The Web-based nature of the system allows the tenant to choose how they want to register their visitors. From assigning the responsibility to a single person per office, to allowing each employee to do it from their desktop or even mobile device, there are a variety of ways to use it.
Kambic is even considering ways to use smartphones and navigation technology to improve the visitor experience in the future.

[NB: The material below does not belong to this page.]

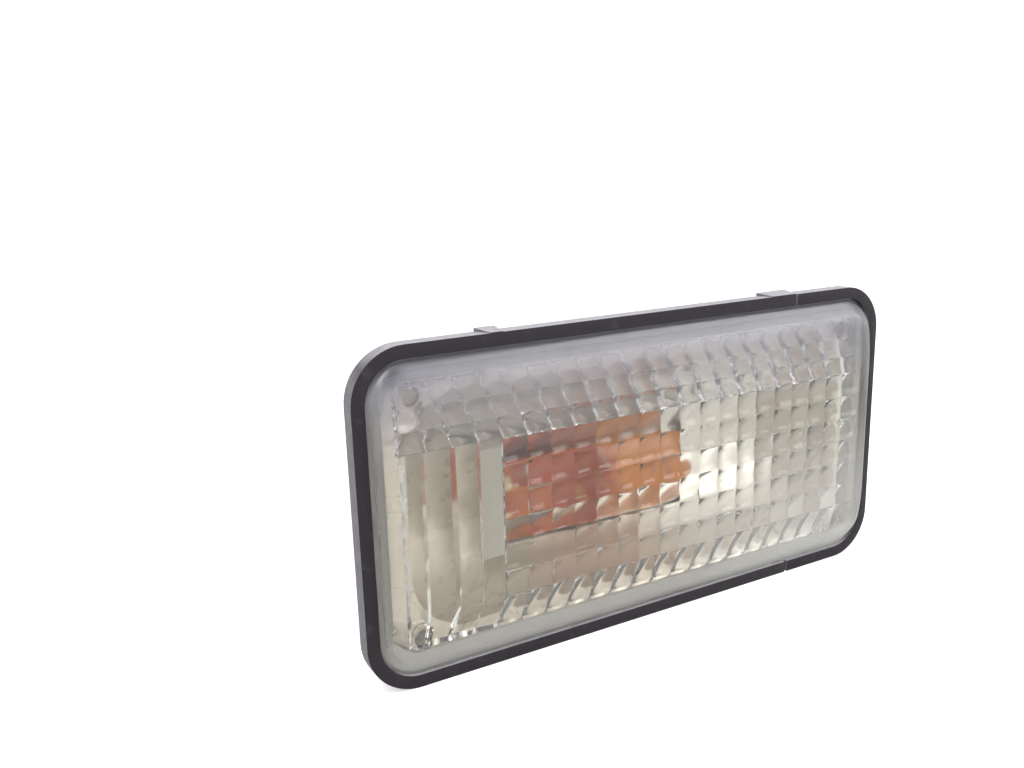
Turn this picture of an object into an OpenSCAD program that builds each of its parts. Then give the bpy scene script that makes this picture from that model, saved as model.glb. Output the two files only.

“We have looked at using smartphones in a similar fashion to the way airports do,” he says. “It has the ability to send emails with bar codes and an officer could then use a pad to scan the ID and the bar code, eliminating both the need to print a badge and to visit the receptionist. We are also looking at tying that to a navigation system that could be sent to the visitor’s phone as well: a ‘you are here’ map that will tell them exactly how to get to their destination within the building. We are hoping to implement this in next year’s budget cycle.”
Seeing Results
Having used the system for close to a decade, Kambic has had the opportunity to see up close the results of implementing a tenant-led online system like the system, which processed 325,000 visitors to the corporate office side last year alone.
“Now the tenants have a much better handle on who should and shouldn’t be allowed to be there,” he says. “We have had instances where a salesman who was authorized by one tenant decided to start making calls on other parts of the building. Those tenants now call us and ask, ‘How did this guy get in here?’ They are more aware of the people in the building and who is coming into their space.”
Kambic has also realized benefits, himself. “I can use the data it produces for a lot of other stuff. When I get a report that shows me the majority of visitors come between 8:30 a.m. and 10:30 a.m. and 2:00 p.m. and 4:00 p.m., that translates to me knowing how to staff my desks and making sure I am spending my dollars correctly. I am not overspending when not a lot of people are coming in. The same thing is true with slips and falls, believe it or not. Using this same kind of data, I now know that I will have X number of visitors coming in during these time periods and maybe I need more housekeeping out there when it is raining to mop up the water and prevent accidents.”
Kambic also turns to the system as a useful tool come budget time. “It gives me validation for what I am asking for. Just in the last couple of years, as we have continued to rent more and more space, building occupancy has gone up. Studying that data told me I needed an additional receptionist, and I was able to make that case.”
But at the end of the day, the original purpose is still the most positive result by far, Kambic adds. “The biggest benefit is ease of use. It is human nature. If you have something that requires 500 steps and is very arduous to get something done, as opposed to a very easy task to enter and delete people, that sells the system right there.”
And it seems the tenants would agree. “Nine years of no complaints = ease of use,” Kambic says. “Silence is golden.”